T7100's 9x 200Mhz vs T5550's 11x 166Mhz
(M0 stepping vs L2 stepping)
Intel Dynamic Front Side Bus Frequency Switching is only supported for M0 stepping I think. This feature will save you power@battery when your CPU is idle. It will throttle down the FSB frequency when idle.
One more difference is Intel's VT (Virtualization Technology) exists in T7100 but not T5550. Basically this feature will be useful if you use Virtual machines. If not it shouldn't be too much of a concern.
My conclusion is that
1) T7100 is better for power saving and if you run VM wares, it will be faster than VM on T5550.
2) If you don't care about CPU idling power savings and VM ware processing overheads, there's negligible difference for computing performance.
" In newer systems, it is possible to see memory ratios of "4:5" and the like. The memory will run 5/4 times as fast as the FSB in this situation, meaning a 133 MHz bus can run with the memory at 166 MHz. This is often referred to as an 'asynchronous' system. It is important to realize that due to differences in CPU and system architecture, overall system performance can vary in unexpected ways with different FSB-to-memory ratios. "
But since Santa Rosa can support only up tp DDR2-667, a DDR2-800 will most likely be still running on 667MHz
Ok, I'm really confused at this point, and would like some clarification. I used to work for a chip company, so some of the tech lingo is famliar. I'm going to make a slew of assumptions and would appreciate it if you can correct me where I am wrong (I KNOW I'll be wrong in a few places), just so I can get a better understanding of what I have. Thank you in advance for your patience and consideration: I'm assuming that when you say this is a 65 nm architecture that you are referring to the physical process used in the Fab during chip production. I'm aslo assuming that the FSB is pushed by the CPU chip, not drawn by the surrounding chips (where is the signal generated?). I'm also assuming that the "support" for this chip is either the surrounding chips, or the software / firmware that runs this chip and / or the chips around it. I'm also assuming that the manufacturer (Intel in this case) is claiming that this chip is an 800 MHz FSB chip. I guess my biggest confusion is in why they would make that claim if it were physically impossible for anyone to ever reach that speed (even them) if the support for those speeds doesn't exsist? I mean, is this a limitation that is built into the chip itself, or is the missing support for 800 MHz ever going to be made available?

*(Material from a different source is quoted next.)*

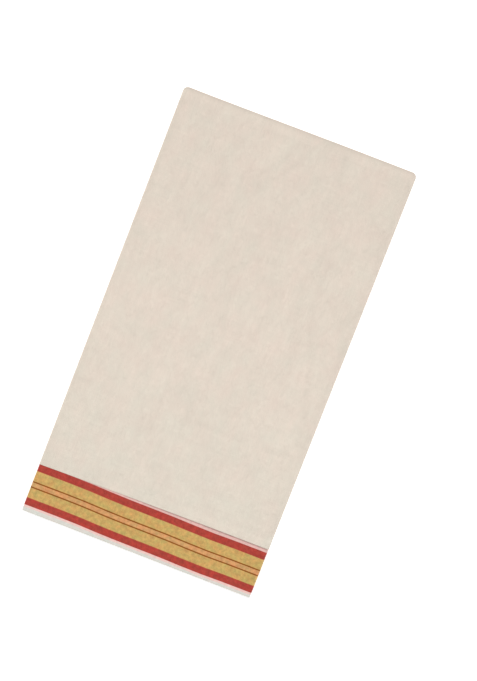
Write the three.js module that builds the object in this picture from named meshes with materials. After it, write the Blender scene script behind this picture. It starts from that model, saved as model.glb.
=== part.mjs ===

What should I be looking for, and is there any idea when (or if) its going to be made available?
thanks in advance again.
'Also poor Yorick...I knew him well'
Just some quick clarification... FSB is the signal frequency that your motherboard sends to the CPU. The chip manufacturers take a set FSB, and amp up the multiplier on a CPU until it becomes unstable, then back it off a bit. (CPU speed = effective FSB * multiplier number) I say effective fsb, because different CPUs do different things... Some take the motherboard FSB and multiply it by 2, 4, or have a different setup entirely. But that's how manufacturers find out what to run a certain CPU at. Now, you could always amp up (or down) the FSB, and you would change your overall CPU speed. The trick is, if you mess with FSB speeds, you mess with all the components of the computer, not just your CPU / RAM, but even your controllers / northbridge. That's why it is nicer to get an unlocked CPU for overclocking, because you can just change the multiplier. As for 800 FSB, yes, it exists. I'm not sure your confusion.
I guess I wasn't too clear in the reason of the question. Sorry. BP112 had stated that only 667MHz Ram was supported by this chip, and that 800MHz RAM would only run at 667MHz. So, if the chips on the Motherboard are sending an 800MHz FSB signal to the processor, why is it that the same signal isn't supported at the RAM? Its been quite a while since I've worked with O'Scopes and individual components, but as I remember, if you had to cater to the weakest component in the system when setting signal strength. Thanks again.